Data.
========================================================================

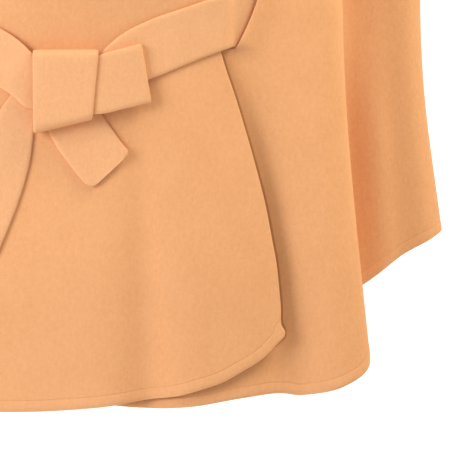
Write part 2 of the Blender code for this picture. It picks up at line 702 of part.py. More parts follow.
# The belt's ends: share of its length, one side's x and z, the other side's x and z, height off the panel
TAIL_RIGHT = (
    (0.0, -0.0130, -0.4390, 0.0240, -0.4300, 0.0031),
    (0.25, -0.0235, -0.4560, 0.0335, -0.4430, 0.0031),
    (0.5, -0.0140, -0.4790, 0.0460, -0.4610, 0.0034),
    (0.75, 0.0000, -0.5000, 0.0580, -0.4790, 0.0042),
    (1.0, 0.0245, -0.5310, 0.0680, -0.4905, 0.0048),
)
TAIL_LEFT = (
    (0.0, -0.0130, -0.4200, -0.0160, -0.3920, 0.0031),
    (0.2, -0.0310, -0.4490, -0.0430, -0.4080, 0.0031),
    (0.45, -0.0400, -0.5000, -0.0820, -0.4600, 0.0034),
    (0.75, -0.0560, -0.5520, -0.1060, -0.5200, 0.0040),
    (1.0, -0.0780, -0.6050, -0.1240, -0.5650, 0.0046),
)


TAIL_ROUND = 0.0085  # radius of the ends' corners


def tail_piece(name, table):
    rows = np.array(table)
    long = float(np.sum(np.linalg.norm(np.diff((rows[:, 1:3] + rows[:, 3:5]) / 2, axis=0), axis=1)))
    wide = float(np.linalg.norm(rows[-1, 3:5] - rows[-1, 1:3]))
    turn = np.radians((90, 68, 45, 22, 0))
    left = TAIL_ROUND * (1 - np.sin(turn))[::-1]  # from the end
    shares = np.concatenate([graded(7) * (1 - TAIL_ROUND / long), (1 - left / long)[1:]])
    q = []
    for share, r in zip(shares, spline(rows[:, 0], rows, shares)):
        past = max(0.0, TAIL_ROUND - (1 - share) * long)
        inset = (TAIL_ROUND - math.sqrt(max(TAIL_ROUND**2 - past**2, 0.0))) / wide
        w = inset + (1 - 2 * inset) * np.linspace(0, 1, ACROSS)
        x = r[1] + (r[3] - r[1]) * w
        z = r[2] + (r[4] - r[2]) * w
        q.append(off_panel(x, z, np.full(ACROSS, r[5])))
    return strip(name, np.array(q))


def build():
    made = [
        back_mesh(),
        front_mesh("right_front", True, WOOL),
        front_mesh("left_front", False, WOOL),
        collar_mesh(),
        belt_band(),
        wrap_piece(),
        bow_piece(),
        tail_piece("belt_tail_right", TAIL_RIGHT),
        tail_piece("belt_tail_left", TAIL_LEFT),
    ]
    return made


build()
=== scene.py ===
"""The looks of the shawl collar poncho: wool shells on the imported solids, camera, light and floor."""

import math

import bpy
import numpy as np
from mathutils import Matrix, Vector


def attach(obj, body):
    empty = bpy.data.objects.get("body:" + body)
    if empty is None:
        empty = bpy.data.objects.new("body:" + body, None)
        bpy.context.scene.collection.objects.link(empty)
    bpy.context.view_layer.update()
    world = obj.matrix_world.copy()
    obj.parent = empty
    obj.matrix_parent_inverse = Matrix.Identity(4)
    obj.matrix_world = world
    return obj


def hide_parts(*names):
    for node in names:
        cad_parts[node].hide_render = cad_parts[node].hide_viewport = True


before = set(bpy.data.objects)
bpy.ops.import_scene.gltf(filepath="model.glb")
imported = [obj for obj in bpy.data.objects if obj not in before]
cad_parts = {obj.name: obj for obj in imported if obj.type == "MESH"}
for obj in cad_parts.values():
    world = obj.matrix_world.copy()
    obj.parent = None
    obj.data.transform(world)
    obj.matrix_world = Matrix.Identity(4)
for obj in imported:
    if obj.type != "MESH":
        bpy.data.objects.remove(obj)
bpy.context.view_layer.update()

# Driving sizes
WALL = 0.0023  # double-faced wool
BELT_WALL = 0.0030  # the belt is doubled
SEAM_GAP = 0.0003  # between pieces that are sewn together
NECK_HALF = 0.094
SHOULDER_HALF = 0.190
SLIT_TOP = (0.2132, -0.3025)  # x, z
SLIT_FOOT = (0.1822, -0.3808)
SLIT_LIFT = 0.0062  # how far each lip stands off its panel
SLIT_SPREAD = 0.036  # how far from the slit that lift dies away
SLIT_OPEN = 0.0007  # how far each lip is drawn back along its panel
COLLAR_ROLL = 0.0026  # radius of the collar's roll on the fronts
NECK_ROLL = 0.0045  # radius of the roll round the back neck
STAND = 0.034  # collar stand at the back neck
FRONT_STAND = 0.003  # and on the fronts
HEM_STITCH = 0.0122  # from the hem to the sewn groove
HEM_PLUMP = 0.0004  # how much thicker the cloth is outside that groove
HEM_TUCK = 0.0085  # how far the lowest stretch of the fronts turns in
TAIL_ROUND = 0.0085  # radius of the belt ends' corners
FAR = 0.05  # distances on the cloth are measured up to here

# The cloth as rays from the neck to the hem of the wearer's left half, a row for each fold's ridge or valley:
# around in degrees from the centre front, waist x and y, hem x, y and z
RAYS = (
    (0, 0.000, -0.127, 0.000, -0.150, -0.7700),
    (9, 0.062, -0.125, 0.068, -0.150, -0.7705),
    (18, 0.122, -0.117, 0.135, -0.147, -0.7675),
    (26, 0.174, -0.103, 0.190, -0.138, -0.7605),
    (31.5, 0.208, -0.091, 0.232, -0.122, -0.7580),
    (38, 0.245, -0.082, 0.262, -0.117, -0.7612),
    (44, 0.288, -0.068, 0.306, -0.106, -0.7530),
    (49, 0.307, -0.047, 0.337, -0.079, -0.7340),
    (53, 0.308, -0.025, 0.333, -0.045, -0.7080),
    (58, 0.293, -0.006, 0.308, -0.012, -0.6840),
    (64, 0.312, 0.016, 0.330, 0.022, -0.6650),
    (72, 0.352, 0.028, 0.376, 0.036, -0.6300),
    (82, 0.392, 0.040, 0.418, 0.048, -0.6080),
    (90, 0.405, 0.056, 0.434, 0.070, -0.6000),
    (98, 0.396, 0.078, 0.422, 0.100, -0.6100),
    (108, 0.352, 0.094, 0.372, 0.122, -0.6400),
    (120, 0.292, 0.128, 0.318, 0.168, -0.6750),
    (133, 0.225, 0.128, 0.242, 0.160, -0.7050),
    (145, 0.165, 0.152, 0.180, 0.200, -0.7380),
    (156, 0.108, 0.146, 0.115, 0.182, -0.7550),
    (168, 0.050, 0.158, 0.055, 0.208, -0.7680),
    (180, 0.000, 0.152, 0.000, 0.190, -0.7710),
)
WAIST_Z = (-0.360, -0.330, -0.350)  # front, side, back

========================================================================

Task to carry out.
Retype verbatim the lines that run from the line containing "the ends' corners" to the line containing "imported = [obj", both inclusive, and no others.

Finished exercise.
TAIL_ROUND = 0.0085  # radius of the ends' corners


def tail_piece(name, table):
    rows = np.array(table)
    long = float(np.sum(np.linalg.norm(np.diff((rows[:, 1:3] + rows[:, 3:5]) / 2, axis=0), axis=1)))
    wide = float(np.linalg.norm(rows[-1, 3:5] - rows[-1, 1:3]))
    turn = np.radians((90, 68, 45, 22, 0))
    left = TAIL_ROUND * (1 - np.sin(turn))[::-1]  # from the end
    shares = np.concatenate([graded(7) * (1 - TAIL_ROUND / long), (1 - left / long)[1:]])
    q = []
    for share, r in zip(shares, spline(rows[:, 0], rows, shares)):
        past = max(0.0, TAIL_ROUND - (1 - share) * long)
        inset = (TAIL_ROUND - math.sqrt(max(TAIL_ROUND**2 - past**2, 0.0))) / wide
        w = inset + (1 - 2 * inset) * np.linspace(0, 1, ACROSS)
        x = r[1] + (r[3] - r[1]) * w
        z = r[2] + (r[4] - r[2]) * w
        q.append(off_panel(x, z, np.full(ACROSS, r[5])))
    return strip(name, np.array(q))


def build():
    made = [
        back_mesh(),
        front_mesh("right_front", True, WOOL),
        front_mesh("left_front", False, WOOL),
        collar_mesh(),
        belt_band(),
        wrap_piece(),
        bow_piece(),
        tail_piece("belt_tail_right", TAIL_RIGHT),
        tail_piece("belt_tail_left", TAIL_LEFT),
    ]
    return made


build()
=== scene.py ===
"""The looks of the shawl collar poncho: wool shells on the imported solids, camera, light and floor."""

import math

import bpy
import numpy as np
from mathutils import Matrix, Vector


def attach(obj, body):
    empty = bpy.data.objects.get("body:" + body)
    if empty is None:
        empty = bpy.data.objects.new("body:" + body, None)
        bpy.context.scene.collection.objects.link(empty)
    bpy.context.view_layer.update()
    world = obj.matrix_world.copy()
    obj.parent = empty
    obj.matrix_parent_inverse = Matrix.Identity(4)
    obj.matrix_world = world
    return obj


def hide_parts(*names):
    for node in names:
        cad_parts[node].hide_render = cad_parts[node].hide_viewport = True


before = set(bpy.data.objects)
bpy.ops.import_scene.gltf(filepath="model.glb")
imported = [obj for obj in bpy.data.objects if obj not in before]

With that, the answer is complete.